Exercise requirements: Repeat the whole of the data, keeping every detail the same.

-- start of Supplied information --

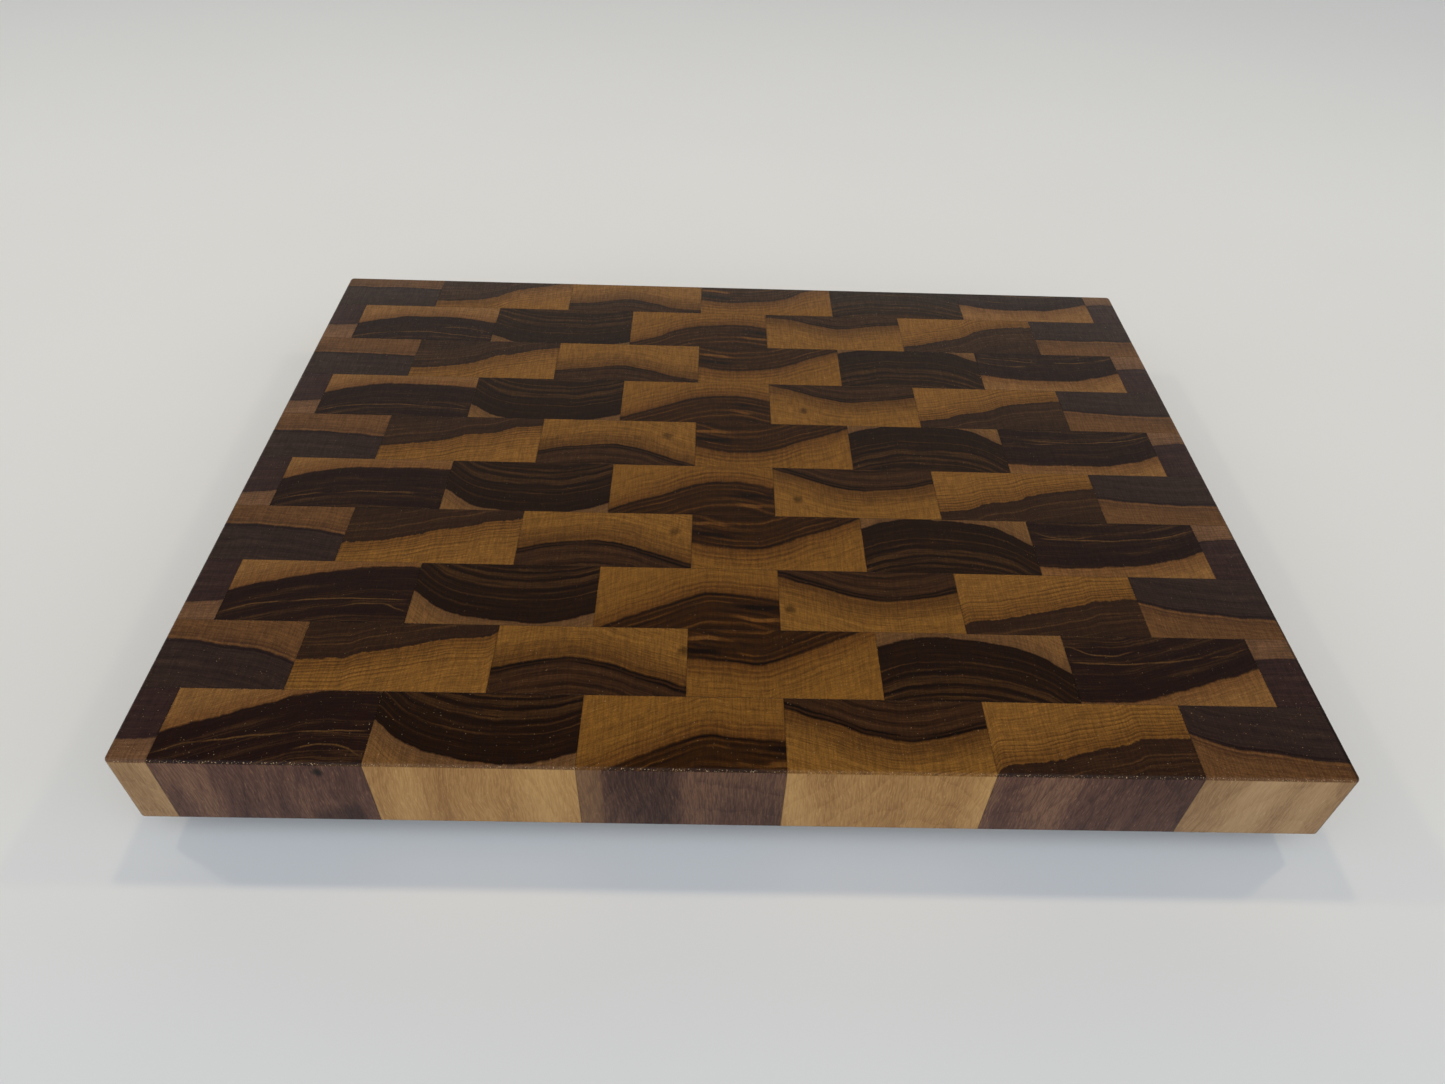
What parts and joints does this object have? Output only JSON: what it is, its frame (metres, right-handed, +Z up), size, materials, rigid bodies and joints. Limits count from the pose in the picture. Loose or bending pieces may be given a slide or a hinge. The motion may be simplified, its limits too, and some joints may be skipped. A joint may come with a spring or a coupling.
{
  "type": "end-grain cutting board",
  "caption": "Thick rectangular end-grain walnut cutting board, glued from staggered blocks and raised off the worktop on screwed-on rubber feet.",
  "frame": {"origin": "on the floor under the centre of the board", "axes": "+X along the long side, +Y from the front edge to the back edge, +Z up"},
  "size_m": [0.6096, 0.4552, 0.0698],
  "materials": {
    "walnut_heartwood": "satin oiled end grain",
    "walnut_sapwood": "satin oiled end grain",
    "walnut_mixed": "satin oiled end grain",
    "black_rubber": "matte moulded",
    "stainless_steel": "satin"
  },
  "bodies": {
    "root": {"foot_screw_back_left": "stainless_steel", "foot_screw_back_right": "stainless_steel", "foot_screw_front_left": "stainless_steel", "foot_screw_front_right": "stainless_steel", "row_01_block_c": "walnut_heartwood", "row_01_block_d": "walnut_sapwood", "row_01_block_e": "walnut_mixed", "row_01_blocks_ab": "walnut_heartwood", "row_01_blocks_fg": "walnut_mixed", "row_02_block_c": "walnut_heartwood", "row_02_block_d": "walnut_sapwood", "row_02_block_e": "walnut_mixed", "row_02_blocks_ab": "walnut_heartwood", "row_02_blocks_fg": "walnut_mixed", "row_03_block_c": "walnut_heartwood", "row_03_block_d": "walnut_sapwood", "row_03_block_e": "walnut_mixed", "row_03_blocks_ab": "walnut_heartwood", "row_03_blocks_fg": "walnut_mixed", "row_04_block_c": "walnut_heartwood", "row_04_block_d": "walnut_sapwood", "row_04_block_e": "walnut_mixed", "row_04_blocks_ab": "walnut_heartwood", "row_04_blocks_fg": "walnut_mixed", "row_05_block_c": "walnut_heartwood", "row_05_block_d": "walnut_sapwood", "row_05_block_e": "walnut_mixed", "row_05_blocks_ab": "walnut_heartwood", "row_05_blocks_fg": "walnut_mixed", "row_06_block_c": "walnut_heartwood", "row_06_block_d": "walnut_sapwood", "row_06_block_e": "walnut_mixed", "row_06_blocks_ab": "walnut_heartwood", "row_06_blocks_fg": "walnut_mixed", "row_07_block_c": "walnut_heartwood", "row_07_block_d": "walnut_sapwood", "row_07_block_e": "walnut_mixed", "row_07_blocks_ab": "walnut_heartwood", "row_07_blocks_fg": "walnut_mixed", "row_08_block_c": "walnut_heartwood", "row_08_block_d": "walnut_sapwood", "row_08_block_e": "walnut_mixed", "row_08_blocks_ab": "walnut_heartwood", "row_08_blocks_fg": "walnut_mixed", "row_09_block_c": "walnut_heartwood", "row_09_block_d": "walnut_sapwood", "row_09_block_e": "walnut_mixed", "row_09_blocks_ab": "walnut_heartwood", "row_09_blocks_fg": "walnut_mixed", "row_10_block_c": "walnut_heartwood", "row_10_block_d": "walnut_sapwood", "row_10_block_e": "walnut_mixed", "row_10_blocks_ab": "walnut_heartwood", "row_10_blocks_fg": "walnut_mixed", "rubber_foot_back_left": "black_rubber", "rubber_foot_back_right": "black_rubber", "rubber_foot_front_left": "black_rubber", "rubber_foot_front_right": "black_rubber"}
  },
  "joints": []
}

-- end of Supplied information --

Exercise solution:
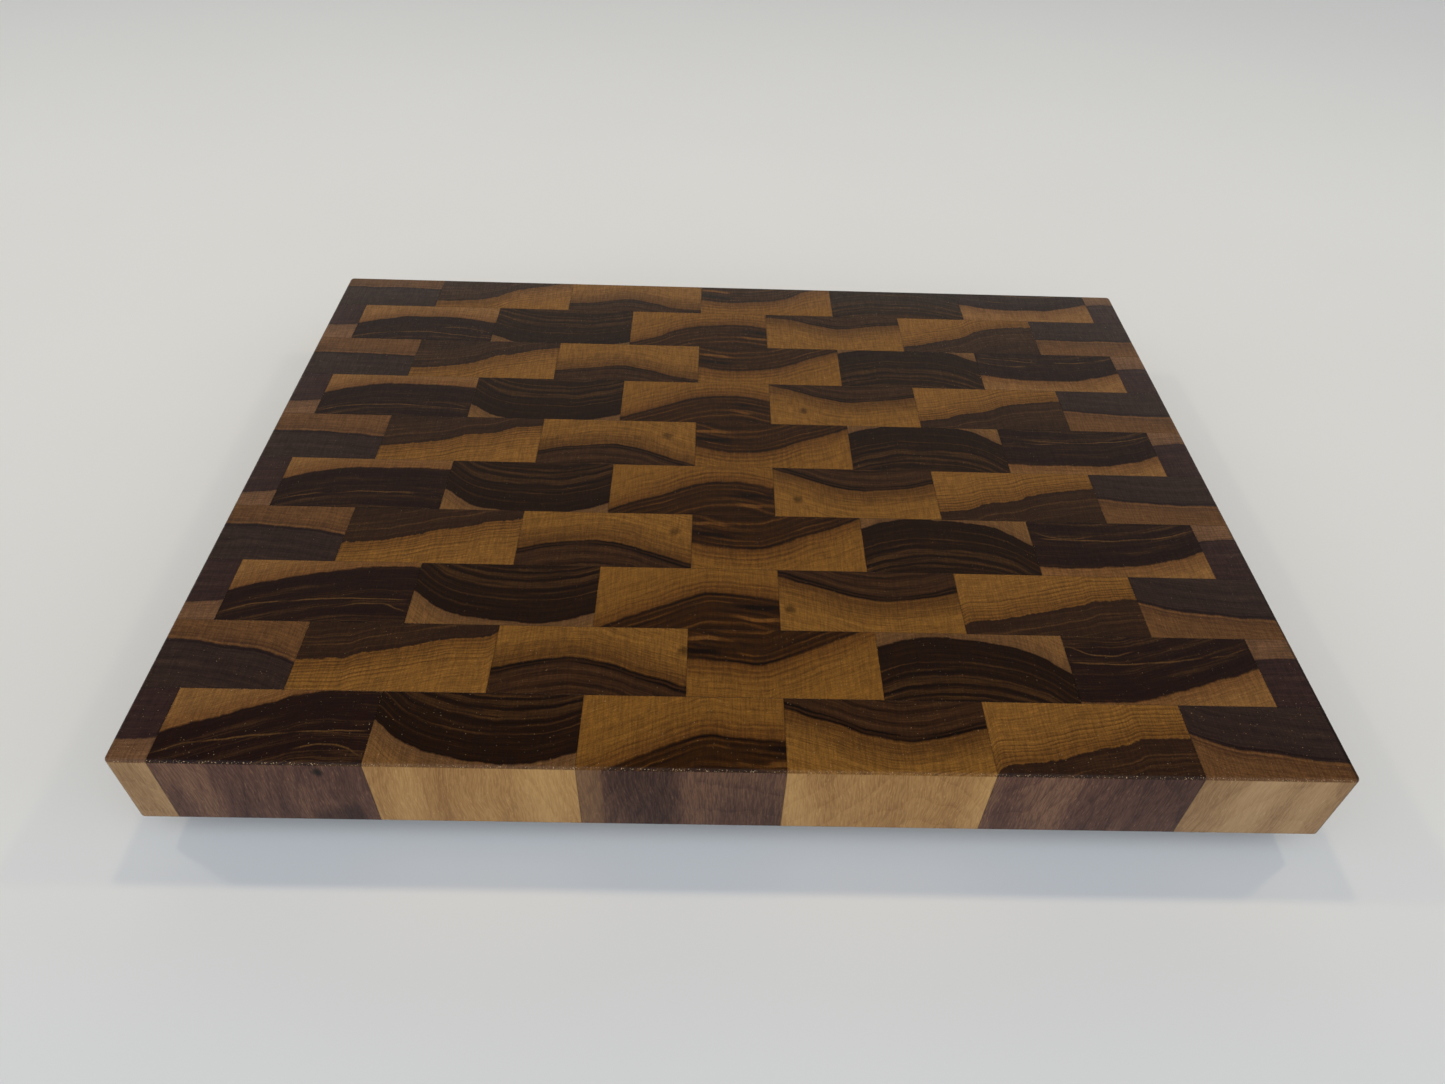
What parts and joints does this object have? Output only JSON: what it is, its frame (metres, right-handed, +Z up), size, materials, rigid bodies and joints. Limits count from the pose in the picture. Loose or bending pieces may be given a slide or a hinge. The motion may be simplified, its limits too, and some joints may be skipped. A joint may come with a spring or a coupling.
{
  "type": "end-grain cutting board",
  "caption": "Thick rectangular end-grain walnut cutting board, glued from staggered blocks and raised off the worktop on screwed-on rubber feet.",
  "frame": {"origin": "on the floor under the centre of the board", "axes": "+X along the long side, +Y from the front edge to the back edge, +Z up"},
  "size_m": [0.6096, 0.4552, 0.0698],
  "materials": {
    "walnut_heartwood": "satin oiled end grain",
    "walnut_sapwood": "satin oiled end grain",
    "walnut_mixed": "satin oiled end grain",
    "black_rubber": "matte moulded",
    "stainless_steel": "satin"
  },
  "bodies": {
    "root": {"foot_screw_back_left": "stainless_steel", "foot_screw_back_right": "stainless_steel", "foot_screw_front_left": "stainless_steel", "foot_screw_front_right": "stainless_steel", "row_01_block_c": "walnut_heartwood", "row_01_block_d": "walnut_sapwood", "row_01_block_e": "walnut_mixed", "row_01_blocks_ab": "walnut_heartwood", "row_01_blocks_fg": "walnut_mixed", "row_02_block_c": "walnut_heartwood", "row_02_block_d": "walnut_sapwood", "row_02_block_e": "walnut_mixed", "row_02_blocks_ab": "walnut_heartwood", "row_02_blocks_fg": "walnut_mixed", "row_03_block_c": "walnut_heartwood", "row_03_block_d": "walnut_sapwood", "row_03_block_e": "walnut_mixed", "row_03_blocks_ab": "walnut_heartwood", "row_03_blocks_fg": "walnut_mixed", "row_04_block_c": "walnut_heartwood", "row_04_block_d": "walnut_sapwood", "row_04_block_e": "walnut_mixed", "row_04_blocks_ab": "walnut_heartwood", "row_04_blocks_fg": "walnut_mixed", "row_05_block_c": "walnut_heartwood", "row_05_block_d": "walnut_sapwood", "row_05_block_e": "walnut_mixed", "row_05_blocks_ab": "walnut_heartwood", "row_05_blocks_fg": "walnut_mixed", "row_06_block_c": "walnut_heartwood", "row_06_block_d": "walnut_sapwood", "row_06_block_e": "walnut_mixed", "row_06_blocks_ab": "walnut_heartwood", "row_06_blocks_fg": "walnut_mixed", "row_07_block_c": "walnut_heartwood", "row_07_block_d": "walnut_sapwood", "row_07_block_e": "walnut_mixed", "row_07_blocks_ab": "walnut_heartwood", "row_07_blocks_fg": "walnut_mixed", "row_08_block_c": "walnut_heartwood", "row_08_block_d": "walnut_sapwood", "row_08_block_e": "walnut_mixed", "row_08_blocks_ab": "walnut_heartwood", "row_08_blocks_fg": "walnut_mixed", "row_09_block_c": "walnut_heartwood", "row_09_block_d": "walnut_sapwood", "row_09_block_e": "walnut_mixed", "row_09_blocks_ab": "walnut_heartwood", "row_09_blocks_fg": "walnut_mixed", "row_10_block_c": "walnut_heartwood", "row_10_block_d": "walnut_sapwood", "row_10_block_e": "walnut_mixed", "row_10_blocks_ab": "walnut_heartwood", "row_10_blocks_fg": "walnut_mixed", "rubber_foot_back_left": "black_rubber", "rubber_foot_back_right": "black_rubber", "rubber_foot_front_left": "black_rubber", "rubber_foot_front_right": "black_rubber"}
  },
  "joints": []
}